Puzzling initial conditions in the R_h=ct model

TL;DR

This paper investigates whether the $R_h=ct$ cosmological model can generate the primordial power spectrum needed to explain CMB observations, finding significant theoretical challenges in defining quantum perturbations within this framework.

Contribution

It explores the generation of primordial quantum fluctuations in the $R_h=ct$ model, considering scalar field dominance and early inflation, and highlights fundamental issues in characterizing perturbations.

Findings

Deep issues in defining quantum perturbations in $R_h=ct$

Challenges in matching observed CMB anisotropies

Incompatibility with standard primordial spectrum generation

Abstract

In recent years, some studies have drawn attention to the lack of large-angle correlations in the observed cosmic microwave background (CMB) temperature anisotropies with respect to that predicted within the standard $\Lambda$CDM model.
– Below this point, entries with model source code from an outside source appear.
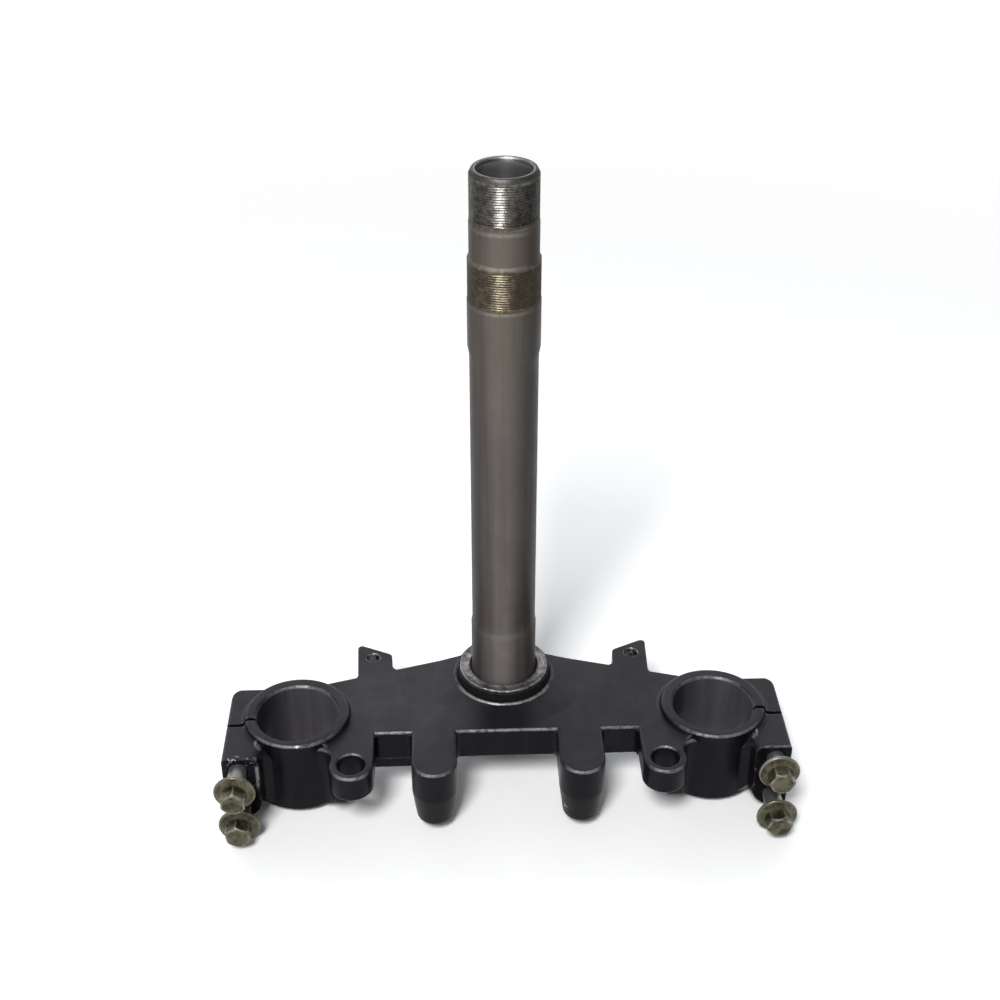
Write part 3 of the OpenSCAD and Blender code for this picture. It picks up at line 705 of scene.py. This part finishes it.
def stem_steel():
    """Steel that has browned in use, with two dirty threads, painted highlights on its ledges, its
    foot and its end, and painted shade on its sides.
    """
    g = Graph("used_stem_steel")
    r = g.radius_from(0, 0)
    grain = g.noise(900, 4, 0.6, stretch=(1, 1, 0.25))
    rings = g.noise(700, 3, 0.5, stretch=(0.02, 0.02, 1.0))
    streaks = g.noise(230, 4, 0.6, stretch=(1, 1, 0.03), seed=7.3)
    blotch = g.noise(42, 5, 0.6, seed=2.0)
    stain = g.noise(70, 5, 0.65, stretch=(1, 1, 0.45), seed=4.0)
    speck = g.noise(520, 4, 0.6, seed=6.0)
    grit = g.noise(1100, 3, 0.6, seed=3.0)
    in_low = g.between(g.z, around(LOW_THREAD_BOTTOM, -0.6, 0.4), around(NECK_BOTTOM, -1.5, -0.3))
    in_top = g.band(g.z, *around(NECK_TOP, -0.2, 0.8))
    end = g.band(g.z, *around(STEM_TOP, -2.0, -1.6))
    inside = g.fall(r, *around(BORE_R, 0.2, 0.5))

    base = browned_steel(g, blotch, streaks, stain, speck)
    base = g.mix(g.mul(in_low, g.band(blotch, 0.2, 0.7, 1.0, 0.75)), base,
                 low_thread_grime(g, r, speck, stain))
    base = g.mix(g.mul(in_top, 0.9), base, top_thread_grime(g, r, speck, grit))
    # painted highlights on the stem's ledges
    base = g.mix(g.mul(stem_ledge_highlights(g, speck), 0.62), base, LEDGE_HIGHLIGHT)
    base = stem_end(g, base, r, grit, end, inside)
    # painted shade on the stem's sides
    base = g.mix(stem_side_shade(g, inside, g.union(in_low, in_top), streaks), base, SIDE_SHADE)

    smoother = g.add(g.mul(in_low, 0.06), g.mul(in_top, 0.13))
    rough = g.add(g.sub(g.band(blotch, 0.25, 0.75, 0.38, 0.50), smoother), g.mul(end, 0.15))
    metal = g.union(0.26, g.add(g.mul(in_low, 0.40), g.mul(in_top, 0.55)))
    dirt = g.mul(g.add(g.mul(in_low, 2.5), in_top), speck)
    height = g.add(g.mul(grain, 0.6), g.mul(rings, 0.4), dirt)
    return g.surface(Base_Color=base, Roughness=rough, Metallic=metal,
                     Normal=g.bump(height, 0.08, 0.6),
                     Specular_IOR_Level=0.3, Specular_Tint=STEEL_GLOSS)


# The smaller pieces


def race_steel():
    """Bearing steel with dried grease and fine rust."""
    g = Graph("bearing_race_steel")
    grain = g.noise(900, 4, 0.65)
    blotch = g.noise(190, 5, 0.7, seed=1.0)
    base = g.mix(g.band(blotch, 0.38, 0.62), RACE_DARK, RACE_PALE)
    base = g.mix(g.mul(g.band(grain, 0.56, 0.66), 0.7), base, RACE_SPECK)
    # darker in the corner next to the stem
    grime = g.fall(g.radius_from(0, 0), *around(SEAT_R, 0.45, 1.65))
    base = g.mix(g.mul(grime, 0.75), base, RACE_CORNER_DARK)
    rough = g.band(grain, 0.3, 0.7, 0.34, 0.55)
    normal = g.bump(g.add(grain, blotch), 0.22, 0.8, g.bevel(0.3))
    return g.surface(Base_Color=base, Roughness=rough, Metallic=0.8, Normal=normal)


def seal_rubber():
    """Greasy black rubber."""
    g = Graph("seal_rubber")
    grain = g.noise(1400, 3)
    base = g.mix(g.band(grain, 0.35, 0.7), RUBBER, RUBBER_PALE)
    rough = g.band(grain, 0.3, 0.7, 0.5, 0.7)
    normal = g.bump(grain, 0.06, 0.6)
    return g.surface(Base_Color=base, Roughness=rough, Normal=normal, Specular_IOR_Level=0.25)


def bolt_zinc():
    """Olive zinc plate, darkened in use and rubbed bright at the edges."""
    g = Graph("olive_zinc_plate")
    grain = g.noise(1300, 4, 0.6)
    blotch = g.noise(230, 4, 0.65, seed=2.5)
    base = g.mix(g.band(blotch, 0.35, 0.68), ZINC_DARK, ZINC)
    pale_edges = g.mul(g.band(g.edges(1.1), 0.12, 0.30), g.band(grain, 0.30, 0.50, 0.3, 1.0), 0.75)
    base = g.mix(pale_edges, base, ZINC_WORN)
    # the shank under the flange is grey and cleaner
    shank = g.fall(g.absolute(g.sub(g.y, SHANK_MIDDLE)), SHANK_HALF, SHANK_HALF + 0.6)
    base = g.mix(g.mul(shank, 0.7), base, SHANK)
    rough = g.band(blotch, 0.3, 0.7, 0.30, 0.46)
    normal = g.bump(grain, 0.10, 0.7, g.bevel(0.4))
    return g.surface(Base_Color=base, Roughness=rough, Metallic=0.75, Normal=normal)


def paint_nodes():
    """Give every piece but the stem its material."""
    looks = {
        "yoke": black_paint(),
        "lower_bearing_race": race_steel(),
        "dust_seal": seal_rubber(),
    }
    zinc = bolt_zinc()
    for name in nodes:
        material = zinc if name.endswith("pinch_bolt") else looks.get(name)
        if material:
            mesh = nodes[name].data
            mesh.materials.clear()
            mesh.materials.append(material)


# Scene


def sees_background(tree):
    """1 for rays of the camera and for those in a gloss or through glass."""
    path = tree.nodes.new("ShaderNodeLightPath")
    out = path.outputs["Is Camera Ray"]
    for ray in ("Is Glossy Ray", "Is Transmission Ray"):
        out = calc(tree, "MAXIMUM", out, path.outputs[ray])
    return out


def floor_material():
    """Pale grey to the light. For seen rays whiter, and plain white far off."""
    material, t, out = empty_material("pale_floor")
    seen = sees_background(t)
    diffuse = t.nodes.new("ShaderNodeBsdfDiffuse")
    t.links.new(mix_colours(t, seen, FLOOR_LIT, FLOOR_SEEN), diffuse.inputs["Color"])
    white = t.nodes.new("ShaderNodeEmission")
    place = t.nodes.new("ShaderNodeTexCoord")
    distance = t.nodes.new("ShaderNodeVectorMath")
    distance.operation = "LENGTH"
    t.links.new(place.outputs["Object"], distance.inputs[0])
    far = ramp(t, distance.outputs["Value"], FADE_FROM, FADE_TO)
    t.links.new(mix_shaders(t, calc(t, "MULTIPLY", far, seen), diffuse, white), out)
    return material


def build_floor(z):
    """A large square floor at height z."""
    h = FLOOR_HALF
    corners = [(-h, -h, z), (h, -h, z), (h, h, z), (-h, h, z)]
    floor = mesh_object("floor", corners, [(0, 1, 2, 3)], floor_material())


def backdrop_material():
    """Plain white for the camera and for gloss, and nothing to light."""
    material, t, out = empty_material("white_backdrop")
    clear = t.nodes.new("ShaderNodeBsdfTransparent")
    white = t.nodes.new("ShaderNodeEmission")
    t.links.new(mix_shaders(t, sees_background(t), clear, white), out)
    return material


def build_backdrop(z):
    """A low round wall far off, so that low views end in white."""
    verts, faces = [], []
    for j in range(BACKDROP_SIDES):
        a = 2 * math.pi * j / BACKDROP_SIDES
        x, y = BACKDROP_RADIUS * math.cos(a), BACKDROP_RADIUS * math.sin(a)
        verts += [(x, y, z), (x, y, z + BACKDROP_HEIGHT)]
        k = (j + 1) % BACKDROP_SIDES
        faces.append((2 * j, 2 * j + 1, 2 * k + 1, 2 * k))
    wall = mesh_object("backdrop", verts, faces, backdrop_material())


def build_lamp():
    """One soft lamp, above, in front and a little to the left."""
    light = bpy.data.lights.new("key", "AREA")
    light.shape = "RECTANGLE"
    light.size = KEY_WIDTH
    light.size_y = KEY_HEIGHT
    light.energy = KEY_WATTS
    lamp = bpy.data.objects.new("key", light)
    bpy.context.scene.collection.objects.link(lamp)
    lamp.location = KEY_PLACE
    aim = Vector(KEY_TARGET) - Vector(KEY_PLACE)
    lamp.rotation_euler = aim.to_track_quat("-Z", "Y").to_euler()


def build_world():
    """A soft sky, bright behind the part, dim in front, brighter on the left."""
    world = bpy.data.worlds.new("studio")
    bpy.context.scene.world = world
    world.use_nodes = True
    t = world.node_tree
    t.nodes.clear()
    out = t.nodes.new("ShaderNodeOutputWorld")
    sky = t.nodes.new("ShaderNodeBackground")
    coords = t.nodes.new("ShaderNodeTexCoord")
    x, y, z = split(t, coords.outputs["Generated"])
    up = ramp(t, z, 0.2, 0.95, 1.0, 0.5)
    back = ramp(t, y, 0.35, 0.82, SKY_FRONT, SKY_BACK)
    left = ramp(t, x, -0.35, 0.35, SKY_LEFT, SKY_RIGHT)
    strength = calc(t, "MULTIPLY", calc(t, "MULTIPLY", up, back), left)
    t.links.new(strength, sky.inputs["Strength"])
    plug(t, SKY_COLOUR, sky.inputs["Color"])
    t.links.new(sky.outputs[0], out.inputs["Surface"])


def build_camera():
    """The camera that was fitted to the photograph."""
    data = bpy.data.cameras.new("camera")
    data.sensor_width = CAMERA_SENSOR
    data.lens = CAMERA_LENS
    data.dof.use_dof = False
    camera = bpy.data.objects.new("camera", data)
    bpy.context.scene.collection.objects.link(camera)
    yaw, pitch = math.radians(CAMERA_YAW), math.radians(CAMERA_PITCH)
    level = math.cos(pitch)
    forward = Vector((math.sin(yaw) * level, math.cos(yaw) * level, -math.sin(pitch)))
    camera.location = CAMERA_PLACE
    camera.rotation_euler = forward.to_track_quat("-Z", "Y").to_euler()
    bpy.context.scene.camera = camera


paint_nodes()
stem = build_stem(stem_steel())
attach(stem, "root")
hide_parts("steering_stem")

build_floor(size_before[0].z)
build_backdrop(size_before[0].z)
build_world()
build_lamp()
build_camera()

scene = bpy.context.scene
scene.view_settings.view_transform = "Standard"
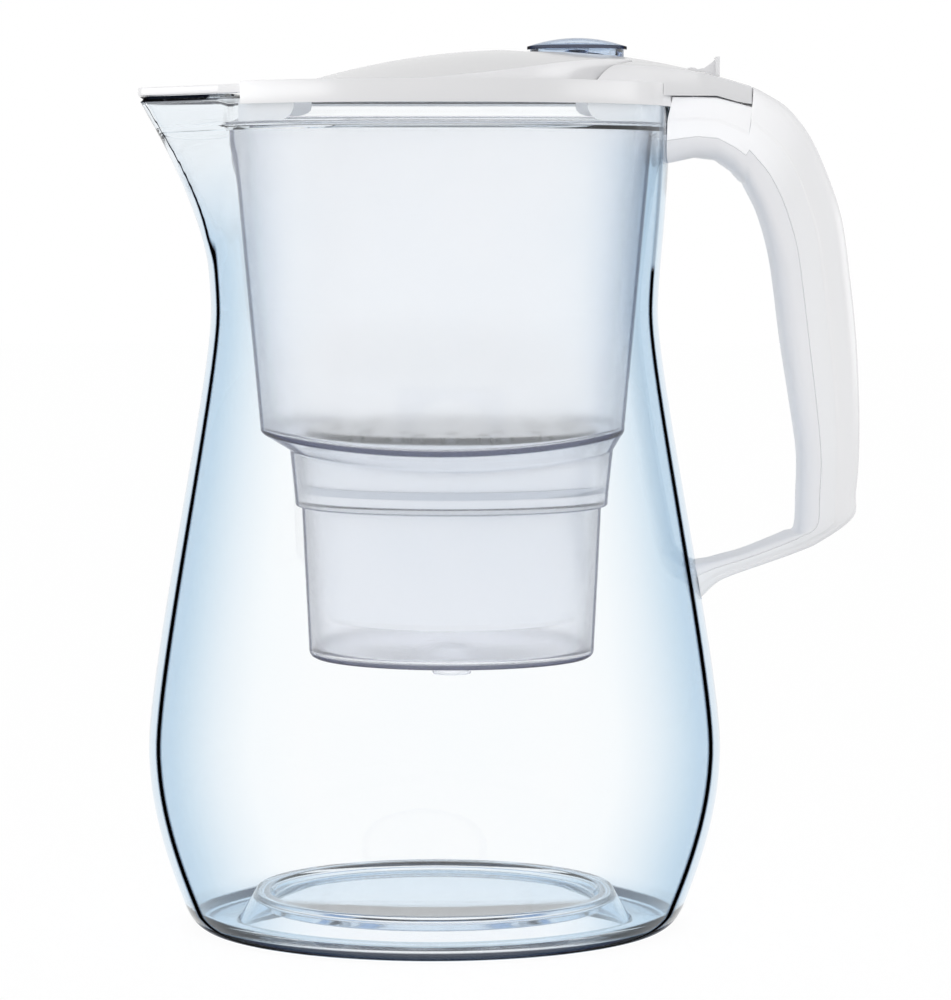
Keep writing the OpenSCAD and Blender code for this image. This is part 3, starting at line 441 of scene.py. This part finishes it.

Lately, it has been argued that such a lack of correlations could be explained in the framework of the so-called $R_h=ct$ model without inflation. The aim of this work is to study whether there is a mechanism to generate, through a quantum field theory, the primordial power spectrum presented by these authors. Specifically, we consider two different scenarios: first, we assume a scalar field dominating the early Universe in the $R_h=ct$ cosmological model, and second, we deal with the possibility of adding an early inflationary phase to the mentioned model. During the analysis of the consistency between the predicted and observed amplitudes of the CMB temperature anisotropies in both scenarios, we run into deep issues which indicate that it is not clear how to characterize the primordial quantum perturbations within the $R_h=ct$ model.